Best practices for safe and practical AC to DC design

1. Start with the worst-case low line voltage and full load condition.
2. Account for diode drops, transformer regulation, and ripple together.
3. Ensure capacitor voltage rating exceeds the peak voltage with margin.
4. Add regulator dropout margin if a linear regulator follows the rectifier stage.
5. Check inrush current and rectifier current ratings for large filter capacitors.
6. Confirm heat dissipation in diodes, regulators, and resistive components.
7. Measure the real supply under load before finalizing a design.

Frequently asked questions

Is DC output always higher than AC input? The DC peak after rectification is often higher than the AC RMS number because RMS and peak are different quantities. However, under heavy load and with ripple, the average output can drop substantially.

Why does a bridge rectifier lose more voltage? In a bridge, current flows through two diodes at a time, so the circuit loses roughly two forward drops instead of one.
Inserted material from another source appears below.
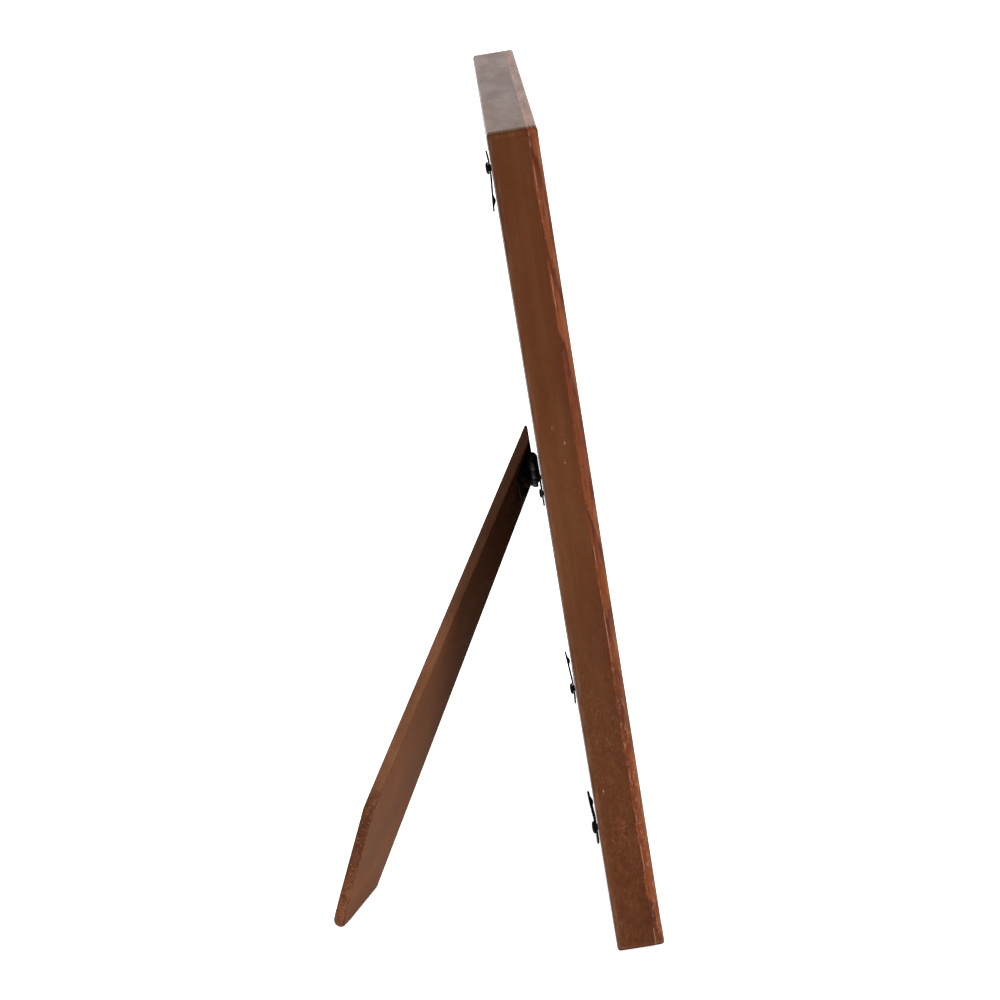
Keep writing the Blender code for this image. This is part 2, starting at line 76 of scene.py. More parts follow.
# Strut
TOP_ROUND = 0.0015
TOP_ARRIS = 0.0003
FOOT_ROUND = 0.0030
TIP_ROUND = 0.0050
EDGE_ROUND = 0.00045
EDGE_ROUGHNESS = 0.00011
FUZZ_PER_METRE = 900
CHIPS_PER_METRE = 260
TIP_WEAR = 0.0019
TIP_WEAR_REACH = 0.0140
OUTLINE_STEP = 0.0012
LONG_SIDE = 0.010

# Hinge
LEAF_THICKNESS = 0.0009
LEAF_CORNER = 0.0022
LEAF_EDGE = 0.00016
KNUCKLE_GAP = 0.0003
MIDDLE_KNUCKLE = 0.0100
ROLL = math.radians(300)
PIN_RADIUS = 0.0014
PIN_DOME = 0.0006
RIVET_CROWN = 0.0009

# Turn buttons, and the turn of each about its screw in degrees
BUTTON_TURNS = {"top": 180.0, "left": -18.0, "right": 3.0}
BUTTON_THICKNESS = 0.0008
BUTTON_EDGE = 0.00014
BUTTON_SEAT_END = 0.0030
BUTTON_SHORT_LIFT = 0.0004
BUTTON_DIMPLE_AT = 0.0142
BUTTON_DIMPLE_RADIUS = 0.0026
BUTTON_TIP_WIDTH = 0.8
BUTTON_END_ROUND = 0.0034
SCREW_SHANK = 0.0014
SCREW_SEAT = 0.00005

# Studio: the floor glows a little, like a light table, so that it stays white near the frame
FLOOR_GLOW = 0.60
FLOOR_SIZE = 12.0
FLOOR_LEVEL = -0.0001
WORLD_STRENGTH = 1.0
KEY_PLACE = (-2.38, -1.29, 1.35)
KEY_TARGET = (0, 0, 0.12)
KEY_SIZE = 0.6
KEY_POWER = 72
OVERHEAD_PLACE = (0.3, 0.2, 3.2)
OVERHEAD_SIZE = 3.0
OVERHEAD_POWER = 95

# Camera
CAMERA_PLACE = Vector((-1.1422, 0.0204, 0.4632))
CAMERA_LOOK = Vector((0.9645, -0.0230, -0.26255))
CAMERA_RIGHT = Vector((-0.0276, -0.9995, -0.0139))
CAMERA_LENS = 96.71


# ---------------------------------------------------------------- axes from the frame


def joint(name):
    return next(item for item in frame["joints"] if item["name"] == name)


def joint_axis(name):
    return Vector(joint(name)["axis"]).normalized()


def axes(right, back, origin):
    """Placement whose X runs right and whose Y runs towards the back."""
    place = Matrix((right, back, right.cross(back))).transposed().to_4x4()
    place.translation = origin
    return place


def spread(place, *nodes):
    """Lowest and highest corner of CAD nodes along the axes of a placement."""
    inverse = place.inverted()
    points = [inverse @ vert.co for node in nodes for vert in frame["nodes"][node].data.vertices]
    low = Vector([min(point[axis] for point in points) for axis in range(3)])
    high = Vector([max(point[axis] for point in points) for axis in range(3)])
    return low, high


def panel_placement():
    """Panel axes: origin in the middle of the lower back edge, Z up along the frame."""
    rails = [f"base_rail_{side}" for side in SIDES]
    level = axes(Vector((1, 0, 0)), joint_axis("button_turn_top"), Vector())
    low, high = spread(level, *rails)
    level.translation = level @ Vector(((low.x + high.x) / 2, high.y, low.z))
    return level


def hinge_placement():
    """Hinge axes: X along the pin, Y away from the board."""
    pin = -joint_axis("leg_fold")
    return axes(pin, joint_axis("button_turn_top"), Vector(joint("leg_fold")["pos_m"]))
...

Why does a larger capacitor help? It stores more charge between waveform peaks, reducing the depth of the discharge valley and lowering ripple.

Can I use this for battery chargers? You can use it for rough estimation of rectified DC before charge control, but battery charging design also requires current limiting, chemistry-specific charging profiles, and safety considerations.
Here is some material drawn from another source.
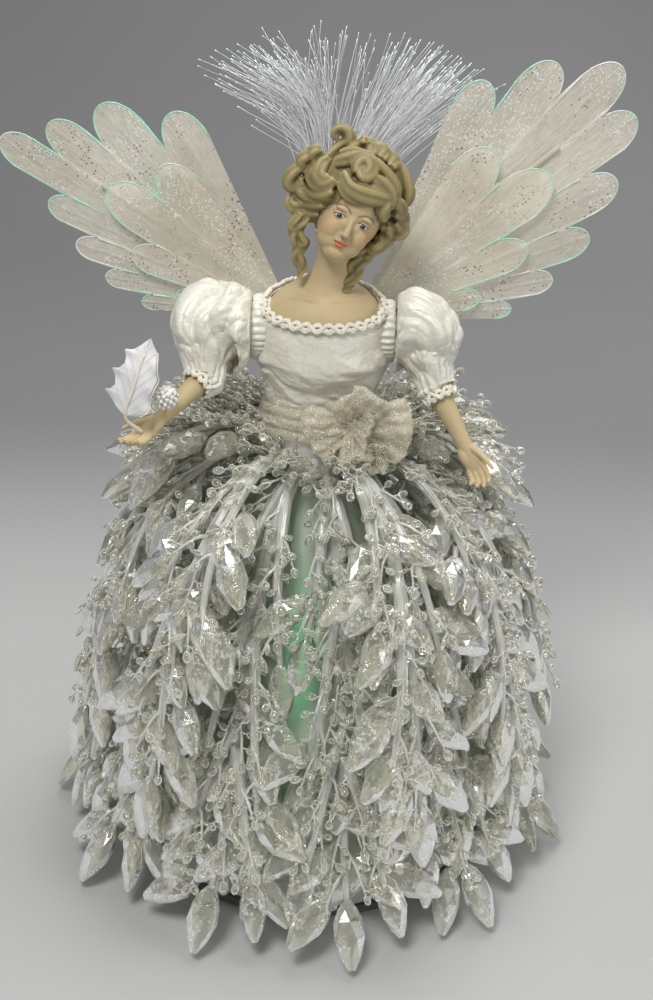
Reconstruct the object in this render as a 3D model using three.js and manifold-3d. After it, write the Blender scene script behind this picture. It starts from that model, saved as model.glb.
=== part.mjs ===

Authoritative references for electrical standards and fundamentals

• NIST SI Guide and electrical measurement references
• U.S. Department of Energy: Electricity basics
• MIT OpenCourseWare: Electrical engineering learning resources

Final takeaway

An AC to DC voltage converter calculator is one of the most useful tools for fast power-supply estimation. It helps convert a nominal AC source into a realistic DC expectation by considering peak voltage, diode losses, ripple frequency, capacitance, and load current. For students, it clarifies why RMS and DC values differ. For builders and engineers, it speeds up design checks and reduces trial-and-error. Use it as a first-pass engineering tool, then confirm with actual measurements under real operating conditions for the most reliable results.